OTTAWA—NDP Leader Jagmeet Singh is challenging Prime Minister Justin Trudeau to recall Parliament and refrain from calling a snap summer election as all parties prepare for a federal campaign that is widely expected to start soon.
In a letter to Trudeau that was obtained by the Star on Monday, Singh pledges his New Democratic Party is “ready to work” with the Liberal minority government on legislation both leaders have deemed important — stalled bills to ban conversion therapy and eliminate mandatory minimum jail sentences.
He also says the NDP wants to ensure emergency benefits for the unemployed aren’t cut and that Ottawa has a “national vaccination strategy” to increase COVID-19 inoculations before “another wave of sickness and death” crashes over the country.
“It is within your power to bring your ministers back off the pre-campaign trail, recall the House and get to work,” Singh writes.
“New Democrats are ready to return to Parliament and keep fighting for Canadians.”
Singh has repeatedly accused Trudeau in recent days of placing his own political interests ahead of the country by seeking an opportune time to call an election and win the expanded power of a majority Liberal government. As first reported by the Star, the NDP leader wrote to Governor General Mary Simon in late July to suggest she refuse if Trudeau asks her to start a general election because the minority Parliament isn’t functioning.
Singh argued to Simon that Trudeau has not lost the confidence of the House — indeed, the NDP has pledged for months to prop up his government to avoid an election during the pandemic.
Trudeau responded days later by blasting opposition parties for tactics to stall legislation in the House. The prime minister also said in late June that “we have seen a level of obstructionism and toxicity in the house that is of real concern.”

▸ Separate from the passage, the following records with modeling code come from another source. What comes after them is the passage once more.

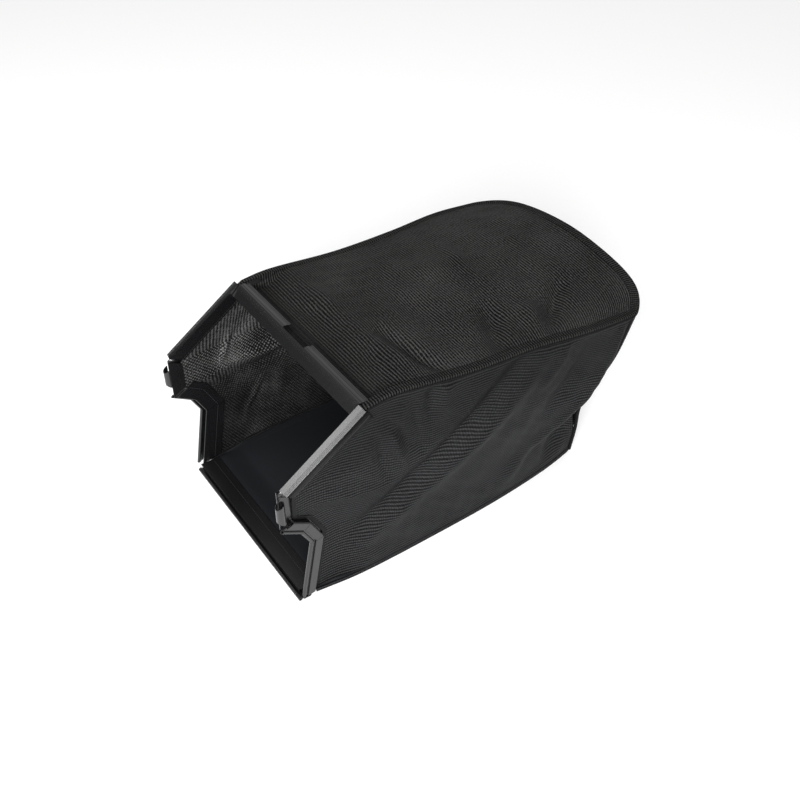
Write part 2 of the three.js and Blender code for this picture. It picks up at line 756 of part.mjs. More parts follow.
addPiece('right_hem_tape', sideTape(), bindingTape);
addPiece('left_hem_tape', mirrored(sideTape()), bindingTape);
const topTape = crossTape(topRidge, topDepth, topOut, topTapeWidth, topClothHalf);
addPiece('top_hem_tape', topTape, bindingTape);
const bottomTape = crossTape(bottomLine, bottomDepth, bottomOut, tapeWidth, bottomClothHalf);
addPiece('bottom_hem_tape', bottomTape, bindingTape);

// Each welt stops short of the next at the bag's rear corners
const alongSeam = stations.slice(1).map((t) => t * (1 - seamRearTrim));
const betweenCorners = (list, margin) => list.map((t) => margin + (1 - 2 * margin) * t);
const rise = betweenCorners(heights, rearWeltTrim);
const rearRun = betweenCorners(acrossSpots, seamRearTrim);
for (const [label, side] of [['right', 1], ['left', -1]]) {
  const topLine = new SeamLine(topSeam, upwards, side);
  const lowLine = new SeamLine(bottomSeam, upwards, side);
  const rearLine = new SeamLine(rearSeam, rearwards, side);
  addPiece(`${label}_top_welt`, welt(topLine, weltRadius, alongSeam), bindingTape);
  addPiece(`${label}_bottom_welt`, welt(lowLine, bottomWeltRadius, alongSeam), bindingTape);
  addPiece(`${label}_rear_welt`, welt(rearLine, weltRadius, rise), bindingTape);
}
const rearTopLine = new SeamLine(new RearTopLine(), upwards);
const rearBottomLine = new SeamLine(new RearBottomLine(), upwards);
addPiece('rear_top_welt', welt(rearTopLine, weltRadius, rearRun), bindingTape);
addPiece('rear_bottom_welt', welt(rearBottomLine, bottomWeltRadius, rearRun), bindingTape);

// The origin is the middle of the bag's box, at the level it lies on
const box = new THREE.Box3().setFromObject(bag);
bag.position.set(-(box.min.x + box.max.x) / 2, -(box.min.y + box.max.y) / 2, -box.min.z);
const part = new THREE.Group();
part.add(bag);

export default part;
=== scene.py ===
# Grass bag of a walk-behind mower, dressed over its CAD solids.
# Shapes are worked out in millimetres from the post feet, then moved to the model's own frame in metres.
import bpy, math
import numpy as np
from mathutils import Vector, Matrix


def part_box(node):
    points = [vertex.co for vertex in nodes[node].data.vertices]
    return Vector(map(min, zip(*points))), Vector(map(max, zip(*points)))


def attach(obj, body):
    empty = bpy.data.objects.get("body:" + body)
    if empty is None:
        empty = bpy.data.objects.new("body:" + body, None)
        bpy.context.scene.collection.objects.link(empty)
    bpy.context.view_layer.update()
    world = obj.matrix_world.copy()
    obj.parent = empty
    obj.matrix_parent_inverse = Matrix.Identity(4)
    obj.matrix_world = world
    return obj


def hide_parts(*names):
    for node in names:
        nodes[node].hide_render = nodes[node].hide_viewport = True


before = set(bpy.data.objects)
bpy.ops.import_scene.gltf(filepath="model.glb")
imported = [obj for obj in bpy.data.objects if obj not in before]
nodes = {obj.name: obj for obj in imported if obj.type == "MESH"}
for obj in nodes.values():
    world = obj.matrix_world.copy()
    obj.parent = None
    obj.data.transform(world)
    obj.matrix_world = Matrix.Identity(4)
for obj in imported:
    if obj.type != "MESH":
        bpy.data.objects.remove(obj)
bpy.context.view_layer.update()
print("frame loaded:", len(nodes), "solids")

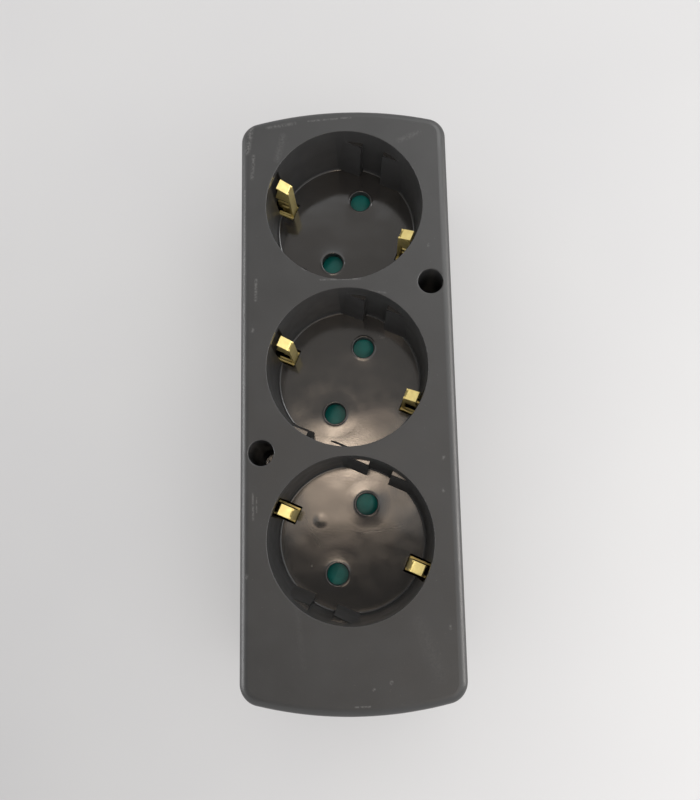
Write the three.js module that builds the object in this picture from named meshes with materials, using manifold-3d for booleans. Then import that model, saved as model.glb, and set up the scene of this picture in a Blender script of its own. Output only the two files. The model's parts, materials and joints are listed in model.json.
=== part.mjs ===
// A block of three earthed sockets in a row, to be wired to a lead by its owner.
// It lies on its rear cover. +Z points out of the face, +Y from the cable end to the head,
// and the origin is the middle of the underside. All sizes are in millimetres.

import * as THREE from "three";
import { mergeVertices } from "three/addons/utils/BufferGeometryUtils.js";
import Module from "manifold-3d";

const wasm = await Module();
wasm.setup();

// Face and outline
const socketCount = 3;
const rimDiameter = 38.6;
const floorDiameter = 37.2;
const septum = 2.2;
const sideMargin = 6.4;
const headMargin = 6.0;
const tailMargin = 19.7;
const endArcRadius = 93;
const cornerRadius = 5;
const leastCornerRadius = 0.4;
const faceFillet = 2.2;
const footFillet = 0.8;

// Shells
const wall = 2.2;
const faceThickness = 2.4;
const floorThickness = 2.0;
const plateThickness = 2.5;
const lipThickness = 1.4;
const lipHeight = 3.6;

// Clearance between pieces, and how far one solid runs past another that it cuts or joins
const gap = 0.3;
const overrun = 1;

// Plug: two pins on a line turned from the long side, and the depth that the plug enters
const recessDepth = 18.5;
const pinSpacing = 19;
const pinDiameter = 4.8;
const pinLength = 19;
const pinTipRoom = 3.0;
const pinHoleDiameter = 5.4;
const pinLineTurn = THREE.MathUtils.degToRad(-24);

// Guide ribs at both ends of the pin line, with a notch between each pair
const ribDrop = 5.0;
const ribFaceAtTop = 17.5;
const ribFaceAtFloor = 16.1;
const notchHalfWidth = 3.0;
const ribHalfSpan = 10.5;

// Earth clips: a bent strip with a nose, two cheeks under it and a collar at the recess floor
const clipFace = 15.1;
const clipStock = 0.7;
const clipWidth = 2.6;
const clipDrop = 4.6;
const noseRise = 1.2;
const noseReach = 3.3;
const noseBendReach = 0.5;
const noseBendRise = 0.1;
const noseBendDrop = 0.6;
const footBend = 1.0;
const strapWidth = 5.4;
const strapInset = 1.5;
const cheekStock = 0.45;
const cheekDrop = 10;
const cheekReach = 4.2;
const collarWidth = 3.7;
const collarReach = 5.9;
const collarTopDrop = 0.5;
const collarHeight = 4.2;
const linerReach = 4.4;

// The pockets that the clips stand in
const pocketWidth = 4.8;
const pocketRadius = 20.0;
const pocketDrop = 1.6;
const lowPocketRadius = 21.4;
const lowPocketDrop = 9.5;
const pocketWall = 1.0;

// Shutters that cover the pin holes and turn about the middle of the socket
const padRadius = 3.5;
const padThickness = 2.8;
const armThickness = 1.8;
const armWidth = 4.6;
const hubRadius = 3.6;
const pivotRadius = 1.7;
const rampAngle = THREE.MathUtils.degToRad(16);
const rampOffset = 0.35;
const springWire = 0.4;
const springPitch = 0.5;
const springTurns = 1.75;
const springPlay = 0.1;
const springCoilRadius = 2.6;
const springPostRadius = 0.8;
const springPostPlace = 6.6;
const springPegPlace = 5.2;
const keeperRadius = 3.2;
const keeperThickness = 0.6;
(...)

In his letter to Trudeau on Monday, Singh pushes back on those statements and contends the NDP’s 24 MPs have played a “critical and constructive role” in the minority Parliament elected in the fall of 2019. He says the party helped pass “important bills” like legislation that forces the government to report on progress reducing Canada’s greenhouse gas emissions, as well as the bill that requires Ottawa to create a plan to overhaul Canadian law so it aligns with the United Nations Declaration on the Rights of Indigenous Peoples.
“There are also multiple cases where you were able to find all-party support to pass emergency legislation to provide help to Canadians facing the COVID-19 pandemic,” Singh writes.
He also blames the Liberals for failing to pass laws to ban conversion therapy and eliminate mandatory jail sentences, claiming they could have been introduced sooner. He points, too, to how Trudeau prorogued Parliament last year amidst the controversy over his family’s ties to WE Charity, a Toronto organization that was contracted to receive almost $ 50 million to administer a massive government program for student volunteers.
“If Parliament is dysfunctional, then you yourself have played a leading role in that dysfunction,” Singh writes in his letter. “Telling Canadians that minority government can’t work is misleading and breeds cynicism in our democracy.”
The Prime Minister’s Office referred a request to comment to House Leader Pablo Rodriguez’s office, which responded with a statement that did not address Singh’s letter but blamed the Conservatives for “deliberately” obstructing work in Parliament this year.
“By the end of the spring session, one thing was clear: the spirit of collaboration that once marked the early days of the Parliament was gone,” the statement said.
All party leaders, including Singh, have been touring the country during the parliament’s summer break to make announcements and draw attention to local candidates. Trudeau, meanwhile, has declined to answer when he might try to call the next federal election.